Thursday, October 31, 2002

Can I Fix My Credit by Paying Only Half?

Credit card issuers and other lenders for unsecured accounts sometimes accept settlements for less than the amount you actually owe. You may pay as low as 50 percent of the actual balance. While this releases your liability for the bill, it does not necessarily help your credit rating. Other creditors know about the settlement when they see it on your reports.

Process

    Your creditor will likely send your account to a recovery department when payment delinquency goes past 60 to 90 days. Such departments try to get you to resume payments, but the agents can usually offer other options when appropriate.
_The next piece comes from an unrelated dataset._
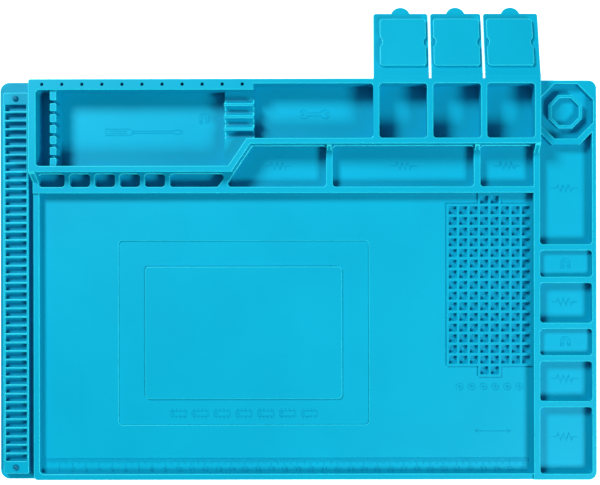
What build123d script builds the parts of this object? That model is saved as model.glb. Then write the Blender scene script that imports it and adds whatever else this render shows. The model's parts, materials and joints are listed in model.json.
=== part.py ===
"""Silicone soldering and repair mat: one moulded sheet with trays, bins, a card rack and three hinged lids.

Millimetres. X runs along the mat, Y runs to its rear edge and Z is up.
The origin is the middle of the underside, so the mat lies on Z = 0.
The moulding is written as regions that meet face to face on the base sheet.
"""

from build123d import *
from math import hypot, radians, sqrt, tan
import os

# The whole mat
mat_length = 450.0
mat_width = 300.0
sheet_thickness = 2.0
sheet_corner = 7.0
sheet_lip = 0.5

# Heights above the table
floor_top = 4.5
recess_floor = 3.5
plateau_top = 5.0
rack_top = 8.0
rim_top = 11.0
row_top = 13.0
tall_top = 25.0

# Walls and how their edges are finished
wall = 4.6
pocket_corner = 2.4
rim_round = 0.7
edge_round = 0.4

# Outer faces of the walls
rear = mat_width / 2 - sheet_lip
front = -rear
right = mat_length / 2 - sheet_lip
left = -197.5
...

The lender may agree to settle your debt for 40 to 50 cents on the dollar if you can pay that amount in a lump sum. Let the agent bring up the subject of settlements rather than requesting one outright. The bill status changes to "settled" on your credit reports once you pay.

Negotiations

    Some financial companies negotiate what they report to the credit bureaus as part of a settlement. Aim for a "paid as agreed" status, which fixes your credit because other lenders do not realize that you only paid half of the bill. Otherwise the settlement notation is reported by the credit bureaus for seven years, according to the Federal Trade Commission. Ask for written confirmation of your agreement, including the amount and credit reporting details, before paying.

Alternative

    Credit card issuers and other companies charge off unsettled debts once the delinquency reaches about 180 days, which adds a bad entry to your credit reports. The accounts are then sold to debt collectors, subjecting you to aggressive collection techniques and a possible lawsuit and court judgment. Collection accounts and judgments also show up in your credit files. You may still be able to make a discount settlement on a charge-of. Negotiate a "paid as agreed" status, just as you would when settling an active account.

Warning

    The Internal Revenue Service considers the dropped part of your debt as taxable income. For example, if you pay half of a $10,000 debt, the government considers the remaining $5,000 as income to you. Make sure you have enough money to cover your increased tax bill when you make the settlement or you could face problems at income tax time.